Further, if the contact hole is made smaller (e.g. 0.5 .mu.m to 1.0 .mu.m) in order to increase an opening ratio of the pixel, then it becomes difficult to interconnect the ITO layer 1 with an excellent coverage, and the contact resistance between the drain 5D and the ITO layer 1 is unavoidably increased by the amount corresponding to the reduced area of the contact hole. Particularly, since the ITO layer 1 contains oxygen, the silicon surface of the contact portion with the thin film transistor is naturally oxidized, thereby the ohmic contact being deteriorated. If the contact hole is made small, reliability of contact is considerably scattered, which results in the concentration of display pixel being scattered.

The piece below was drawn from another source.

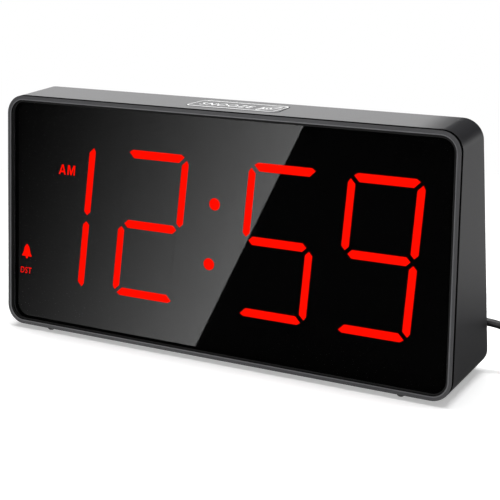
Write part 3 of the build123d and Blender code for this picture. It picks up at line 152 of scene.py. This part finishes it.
# --- camera
def make_camera():
    data = bpy.data.cameras.new("camera")
    data.sensor_width = 36
    data.lens = 86.72
    data.clip_start = 0.01
    cam = bpy.data.objects.new("camera", data)
    cam.location = (0.25764, -0.46524, 0.19124)
    cam.rotation_euler = (math.radians(90 - 15.2007), 0, math.radians(28.2225))
    bpy.context.scene.collection.objects.link(cam)
    bpy.context.scene.camera = cam


# --- small helpers for objects
def give(names, material):
    for name in names:
        slots = nodes[name].data.materials
        slots.clear()
        slots.append(material)


def scaled_frame(place):
    """A face's frame, given in mm, as one that acts on metres."""
    out = place.copy()
    out.translation = place.translation * MM
    return out


def link_mesh(name, bm, material, place, body):
    """A finished bmesh becomes a piece with its place in its mesh."""
    bmesh.ops.recalc_face_normals(bm, faces=bm.faces)
    mesh = bpy.data.meshes.new(name)
    bm.to_mesh(mesh)
    bm.free()
    mesh.transform(Matrix.Scale(MM, 4))
    mesh.transform(scaled_frame(place))
    mesh.materials.append(material)
    made = bpy.data.objects.new(name, mesh)
    bpy.context.scene.collection.objects.link(made)
    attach(made, body)
    return made


# --- small helpers for materials
def linear(code):
    """An sRGB hex colour as linear RGBA."""
    out = []
    for i in (0, 2, 4):
        c = int(code[i : i + 2], 16) / 255
        out.append(c / 12.92 if c <= 0.04045 else ((c + 0.055) / 1.055) ** 2.4)
    return (*out, 1.0)


def toned(code, share):
    """The colour made darker or lighter by a share."""
    return (*(min(c * share, 1) for c in linear(code)[:3]), 1)


def node(tree, kind, links=None, **settings):
    """Adds one node; settings that name a socket fill it, and others set a property."""
    made = tree.nodes.new(kind)
    for name, value in settings.items():
        socket = made.inputs.get(name.replace("_", " "))
        if socket is not None and not hasattr(made, name):
            socket.default_value = value
        else:
            setattr(made, name, value)
    for name, source in (links or {}).items():
        tree.links.new(source, made.inputs[name])
    return made


def new_material(name):
    """A material with its tree, its shader and the object's own coordinates."""
    made = bpy.data.materials.new(name)
    made.use_nodes = True
    tree = made.node_tree
    coords = node(tree, "ShaderNodeTexCoord").outputs["Object"]
    return made, tree, tree.nodes["Principled BSDF"], coords


def fill(shader, **values):
    for name, value in values.items():
        shader.inputs[name.replace("_", " ")].default_value = value


def noise(tree, coords, scale, detail, roughness=0.5):
    made = node(
        tree,
        "ShaderNodeTexNoise",
        {"Vector": coords},
        Scale=scale,
        Detail=detail,
        Roughness=roughness,
    )
    return made.outputs["Fac"]


def spread(tree, value, low, high):
    """A value from nought to one, spread from low to high."""
    made = node(tree, "ShaderNodeMapRange", {"Value": value})
    fill(made, To_Min=low, To_Max=high)
    return made.outputs["Result"]


def blend(tree, share, first, second):
    """A colour between two, of which the first may be a socket."""
    made = node(tree, "ShaderNodeMix", {"Factor": share}, data_type="RGBA")
    if isinstance(first, bpy.types.NodeSocket):
        tree.links.new(first, made.inputs[6])
    else:
        made.inputs[6].default_value = first
    made.inputs[7].default_value = second
    return made.outputs[2]


def relief(tree, bsdf, height, strength, distance):
    bump = node(tree, "ShaderNodeBump", {"Height": height}, Strength=strength, Distance=distance)
    tree.links.new(bump.outputs["Normal"], bsdf.inputs["Normal"])


# --- materials
def behind_face(tree, coords, near, far):
    """One where a point is between these depths behind the face, in mm, and nought elsewhere."""
    out = FACE.to_3x3() @ Vector((0, 0, 1))
    height = node(tree, "ShaderNodeVectorMath", {0: coords}, operation="DOT_PRODUCT")
    height.inputs[1].default_value = out
    face_height = out.dot(FACE.translation * MM)
    inside = node(tree, "ShaderNodeMath", {0: height.outputs["Value"]}, operation="COMPARE")
    inside.inputs[1].default_value = face_height - (near + far) / 2 * MM
    inside.inputs[2].default_value = (far - near) / 2 * MM
    return inside.outputs[0]


def textured_abs(name, colour, roughness, grain_mm, bump, level=0.4, groove_shade_depths=None):
    """Moulded ABS with a spark-eroded texture: dull, with a soft sheen and a fine even grain.

    The groove shade depths are a span behind the face, over the rim and the groove, where painted
    shade makes the plastic dark and unreflecting.
    """
    made, tree, bsdf, coords = new_material(name)
    grain = noise(tree, coords, 1 / (grain_mm * MM), 3.0, 0.6)
    drift = noise(tree, coords, 22.0, 2.0)
    tone = blend(tree, drift, toned(colour, 0.9), toned(colour, 1.1))
    fill(bsdf, Specular_IOR_Level=level)
    if groove_shade_depths:
        # painted shade: between these depths the plastic is darkened and its reflection turned off
        painted_groove_shade = behind_face(tree, coords, *groove_shade_depths)
        tone = blend(tree, painted_groove_shade, tone, linear("0c0c0c"))
        tree.links.new(spread(tree, painted_groove_shade, level, 0.0), bsdf.inputs["Specular IOR Level"])
    tree.links.new(tone, bsdf.inputs["Base Color"])
    shine = spread(tree, grain, roughness - 0.06, roughness + 0.06)
    tree.links.new(shine, bsdf.inputs["Roughness"])
    relief(tree, bsdf, grain, bump, 0.00004)
    return made


def window_acrylic():
    """Tinted acrylic with an anti-glare face: the glossy film behind it takes the sheen."""
    made, tree, bsdf, coords = new_material("window_acrylic")
    wipe = noise(tree, coords, 38.0, 4.0)
    tree.links.new(spread(tree, wipe, 0.3, 0.4), bsdf.inputs["Roughness"])
    fill(bsdf, Base_Color=linear("060606"), Specular_IOR_Level=0.0, Alpha=WINDOW_TINT)
    return made


def gloss_film():
    """Black polyester film: mirror-smooth, with the slightest unevenness in its gloss."""
    made, tree, bsdf, coords = new_material("gloss_film")
    haze = noise(tree, coords, 38.0, 4.0)
    tree.links.new(spread(tree, haze, 0.01, 0.03), bsdf.inputs["Roughness"])
    flat = node(tree, "ShaderNodeNewGeometry").outputs["True Normal"]
    tree.links.new(flat, bsdf.inputs["Normal"])
    fill(bsdf, Base_Color=linear("060606"))
    return made


def border_ink():
    """Black ceramic ink along the window's edge: dull, so that it takes no reflection."""
    made, tree, bsdf, coords = new_material("border_ink")
    speck = noise(tree, coords, 1500.0, 2.0)
    tone = blend(tree, speck, linear("161616"), linear("1d1d1d"))
    tree.links.new(tone, bsdf.inputs["Base Color"])
    fill(bsdf, Roughness=0.8, Specular_IOR_Level=0.1)
    return made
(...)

On the other hand, in a liquid crystal display device in which the storage capacitance C.sub.S is provided, if the electrode wiring 19 used exclusively for the storage capacitance C.sub.S is made of the same conductive material as that of the gate electrode 5G, that is, the selecting line 3, then the opening ratio of the pixel is sacrificed for the provision of the electrode wiring 19. Accordingly, the contact hole must be made as small as possible but if the contact hole is made small, the contact between the transparent pixel electrode and the ITO layer is lowered in reliability. Then, there arise similar problems mentioned above. A defective contact between the transparent pixel electrode 1 and the thin film transistor 2 appears as a point defect on the liquid crystal display device, resulting in the image quality being deteriorated.